▶ _Given request_
Write the records out again, keeping each line exactly as it is.

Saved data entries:
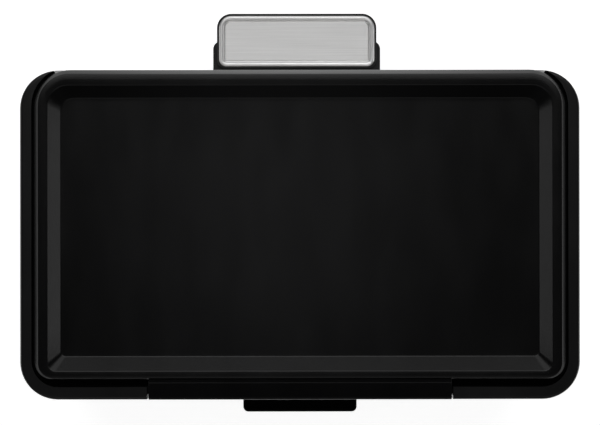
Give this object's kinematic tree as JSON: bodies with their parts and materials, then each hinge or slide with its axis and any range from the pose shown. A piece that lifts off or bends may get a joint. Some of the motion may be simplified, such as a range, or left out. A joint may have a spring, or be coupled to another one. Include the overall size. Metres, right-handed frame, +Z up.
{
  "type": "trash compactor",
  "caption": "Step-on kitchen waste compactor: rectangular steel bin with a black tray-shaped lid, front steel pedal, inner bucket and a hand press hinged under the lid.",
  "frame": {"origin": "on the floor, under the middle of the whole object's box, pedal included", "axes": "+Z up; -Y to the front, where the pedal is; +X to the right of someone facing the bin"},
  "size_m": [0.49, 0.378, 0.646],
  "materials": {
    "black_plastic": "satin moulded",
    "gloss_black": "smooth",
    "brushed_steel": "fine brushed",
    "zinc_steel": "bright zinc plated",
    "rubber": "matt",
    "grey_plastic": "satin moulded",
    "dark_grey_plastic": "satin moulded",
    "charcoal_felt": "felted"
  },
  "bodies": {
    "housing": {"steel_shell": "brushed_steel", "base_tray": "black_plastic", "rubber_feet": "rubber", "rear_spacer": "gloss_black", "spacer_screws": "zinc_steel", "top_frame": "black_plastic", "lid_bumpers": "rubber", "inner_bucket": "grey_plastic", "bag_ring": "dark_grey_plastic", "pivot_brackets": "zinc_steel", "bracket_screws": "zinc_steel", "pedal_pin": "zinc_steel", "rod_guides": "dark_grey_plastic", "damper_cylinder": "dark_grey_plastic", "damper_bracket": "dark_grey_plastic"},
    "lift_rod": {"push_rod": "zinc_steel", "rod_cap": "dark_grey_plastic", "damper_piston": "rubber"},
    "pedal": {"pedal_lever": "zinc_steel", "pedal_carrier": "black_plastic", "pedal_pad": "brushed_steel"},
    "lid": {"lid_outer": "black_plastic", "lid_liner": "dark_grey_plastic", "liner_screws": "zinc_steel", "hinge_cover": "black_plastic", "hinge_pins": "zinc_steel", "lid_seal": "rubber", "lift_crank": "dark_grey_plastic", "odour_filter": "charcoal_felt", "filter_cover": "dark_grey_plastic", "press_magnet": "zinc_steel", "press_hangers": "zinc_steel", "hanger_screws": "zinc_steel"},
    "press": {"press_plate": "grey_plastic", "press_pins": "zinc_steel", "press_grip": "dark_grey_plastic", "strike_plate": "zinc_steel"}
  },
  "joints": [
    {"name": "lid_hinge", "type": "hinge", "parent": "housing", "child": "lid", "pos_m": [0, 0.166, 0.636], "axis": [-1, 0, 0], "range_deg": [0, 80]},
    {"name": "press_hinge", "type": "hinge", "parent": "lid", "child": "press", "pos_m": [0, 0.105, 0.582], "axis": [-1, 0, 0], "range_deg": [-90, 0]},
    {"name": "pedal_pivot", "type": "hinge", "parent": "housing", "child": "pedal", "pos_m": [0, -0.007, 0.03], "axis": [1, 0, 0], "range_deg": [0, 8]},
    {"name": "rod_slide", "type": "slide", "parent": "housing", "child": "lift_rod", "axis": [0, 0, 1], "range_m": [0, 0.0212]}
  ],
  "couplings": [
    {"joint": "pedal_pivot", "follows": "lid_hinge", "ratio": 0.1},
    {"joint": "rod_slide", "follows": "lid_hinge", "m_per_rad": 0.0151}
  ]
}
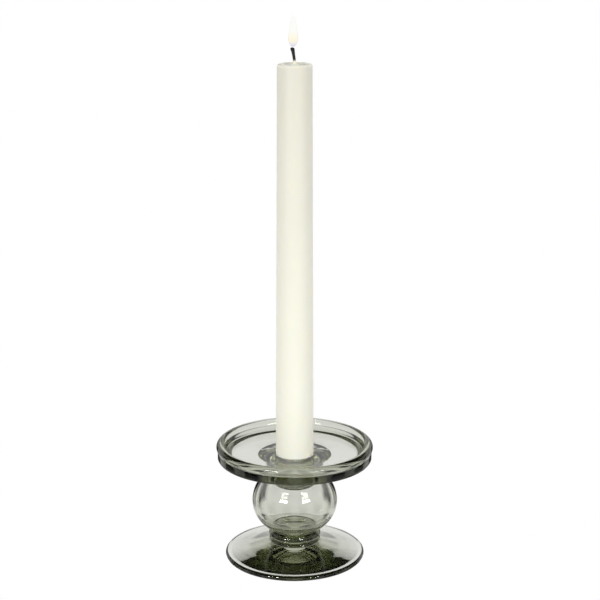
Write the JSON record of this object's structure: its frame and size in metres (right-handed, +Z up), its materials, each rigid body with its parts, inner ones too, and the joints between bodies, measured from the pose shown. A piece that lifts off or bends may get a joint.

▶ _Result below_
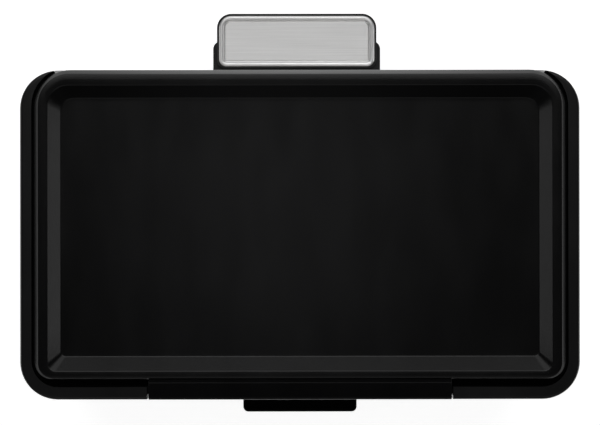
Give this object's kinematic tree as JSON: bodies with their parts and materials, then each hinge or slide with its axis and any range from the pose shown. A piece that lifts off or bends may get a joint. Some of the motion may be simplified, such as a range, or left out. A joint may have a spring, or be coupled to another one. Include the overall size. Metres, right-handed frame, +Z up.
{
  "type": "trash compactor",
  "caption": "Step-on kitchen waste compactor: rectangular steel bin with a black tray-shaped lid, front steel pedal, inner bucket and a hand press hinged under the lid.",
  "frame": {"origin": "on the floor, under the middle of the whole object's box, pedal included", "axes": "+Z up; -Y to the front, where the pedal is; +X to the right of someone facing the bin"},
  "size_m": [0.49, 0.378, 0.646],
  "materials": {
    "black_plastic": "satin moulded",
    "gloss_black": "smooth",
    "brushed_steel": "fine brushed",
    "zinc_steel": "bright zinc plated",
    "rubber": "matt",
    "grey_plastic": "satin moulded",
    "dark_grey_plastic": "satin moulded",
    "charcoal_felt": "felted"
  },
  "bodies": {
    "housing": {"steel_shell": "brushed_steel", "base_tray": "black_plastic", "rubber_feet": "rubber", "rear_spacer": "gloss_black", "spacer_screws": "zinc_steel", "top_frame": "black_plastic", "lid_bumpers": "rubber", "inner_bucket": "grey_plastic", "bag_ring": "dark_grey_plastic", "pivot_brackets": "zinc_steel", "bracket_screws": "zinc_steel", "pedal_pin": "zinc_steel", "rod_guides": "dark_grey_plastic", "damper_cylinder": "dark_grey_plastic", "damper_bracket": "dark_grey_plastic"},
    "lift_rod": {"push_rod": "zinc_steel", "rod_cap": "dark_grey_plastic", "damper_piston": "rubber"},
    "pedal": {"pedal_lever": "zinc_steel", "pedal_carrier": "black_plastic", "pedal_pad": "brushed_steel"},
    "lid": {"lid_outer": "black_plastic", "lid_liner": "dark_grey_plastic", "liner_screws": "zinc_steel", "hinge_cover": "black_plastic", "hinge_pins": "zinc_steel", "lid_seal": "rubber", "lift_crank": "dark_grey_plastic", "odour_filter": "charcoal_felt", "filter_cover": "dark_grey_plastic", "press_magnet": "zinc_steel", "press_hangers": "zinc_steel", "hanger_screws": "zinc_steel"},
    "press": {"press_plate": "grey_plastic", "press_pins": "zinc_steel", "press_grip": "dark_grey_plastic", "strike_plate": "zinc_steel"}
  },
  "joints": [
    {"name": "lid_hinge", "type": "hinge", "parent": "housing", "child": "lid", "pos_m": [0, 0.166, 0.636], "axis": [-1, 0, 0], "range_deg": [0, 80]},
    {"name": "press_hinge", "type": "hinge", "parent": "lid", "child": "press", "pos_m": [0, 0.105, 0.582], "axis": [-1, 0, 0], "range_deg": [-90, 0]},
    {"name": "pedal_pivot", "type": "hinge", "parent": "housing", "child": "pedal", "pos_m": [0, -0.007, 0.03], "axis": [1, 0, 0], "range_deg": [0, 8]},
    {"name": "rod_slide", "type": "slide", "parent": "housing", "child": "lift_rod", "axis": [0, 0, 1], "range_m": [0, 0.0212]}
  ],
  "couplings": [
    {"joint": "pedal_pivot", "follows": "lid_hinge", "ratio": 0.1},
    {"joint": "rod_slide", "follows": "lid_hinge", "m_per_rad": 0.0151}
  ]
}
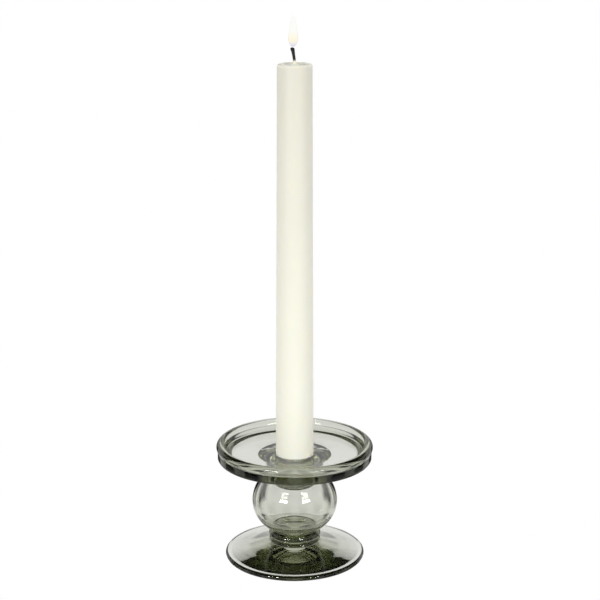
Write the JSON record of this object's structure: its frame and size in metres (right-handed, +Z up), its materials, each rigid body with its parts, inner ones too, and the joints between bodies, measured from the pose shown. A piece that lifts off or bends may get a joint.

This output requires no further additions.